The duel was a massive event, drawing thousands to Paris to witness the event. Even the King and the nobles turned out. Le Gris was knighted so he and de Carrouges would be on equal social footing and the battle began. Marguerite watched alone, dressed in black in a carriage on a dais overlooking the arena. Should her husband fall, she would be immediately be taken to the stake. The fight began on horseback and eventually came down to swords, and then daggers. de Carrouges toppled his opponent, thereby saving Marguerite’s life and proving her honor.

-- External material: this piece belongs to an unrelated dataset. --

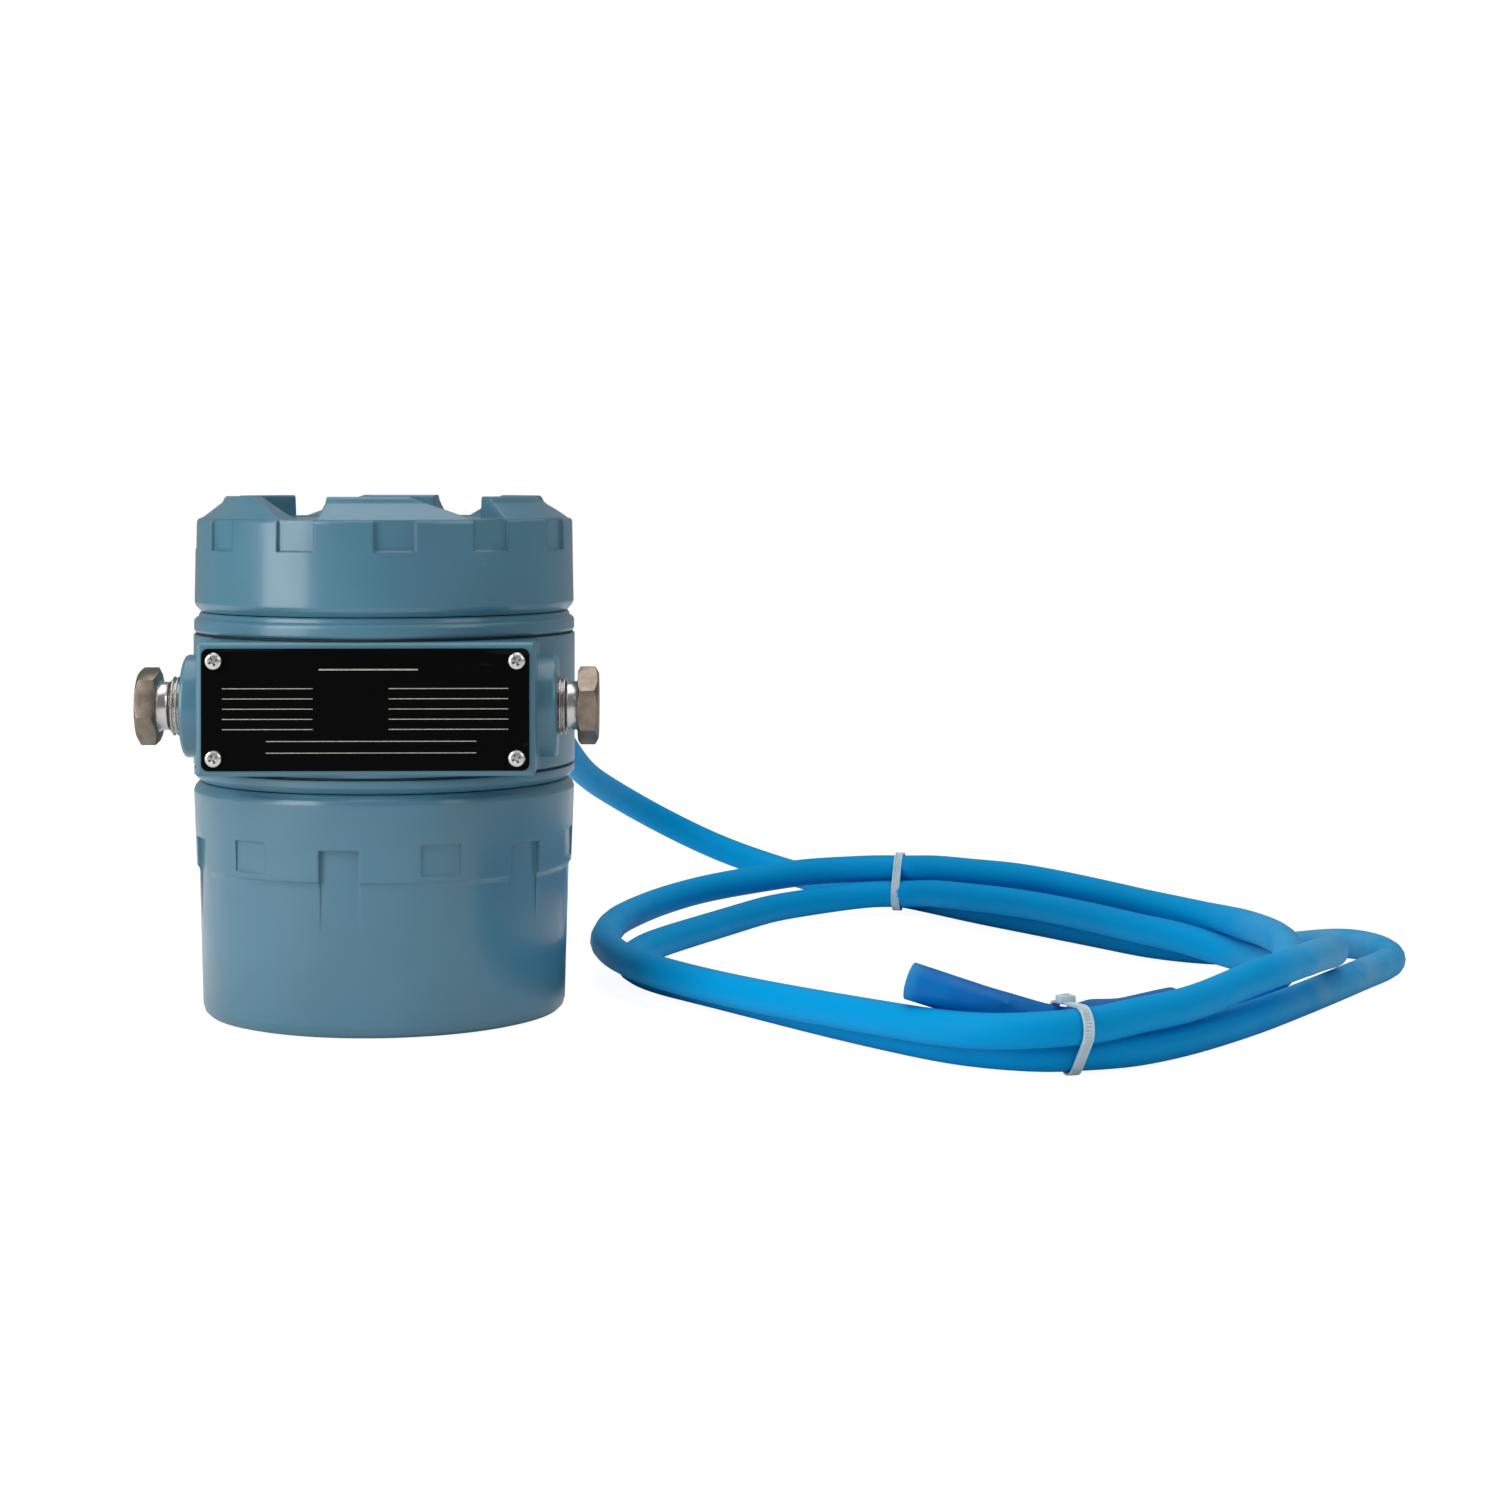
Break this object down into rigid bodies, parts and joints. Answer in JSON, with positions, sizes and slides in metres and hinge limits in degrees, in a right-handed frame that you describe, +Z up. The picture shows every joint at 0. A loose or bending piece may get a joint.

Living Well is the Best Revenge

After surviving a surviving a hellish seven years — including giving birth during preparations for the duel — Marguerite’s life settled into the rhythm of an average noble woman. Over the next several years, she would give birth to two more children. She would go on to outlive her husband who died while on Crusade in 1396 and the petty Count Pierre who passed in 1404. Her eldest son by de Carrouges inherited his lands and titles at the age of ten. One hopes Marguerite was there, quietly pulling the strings behind the scenes of her son’s minority, living well and staying far away from men of a marriageable mind.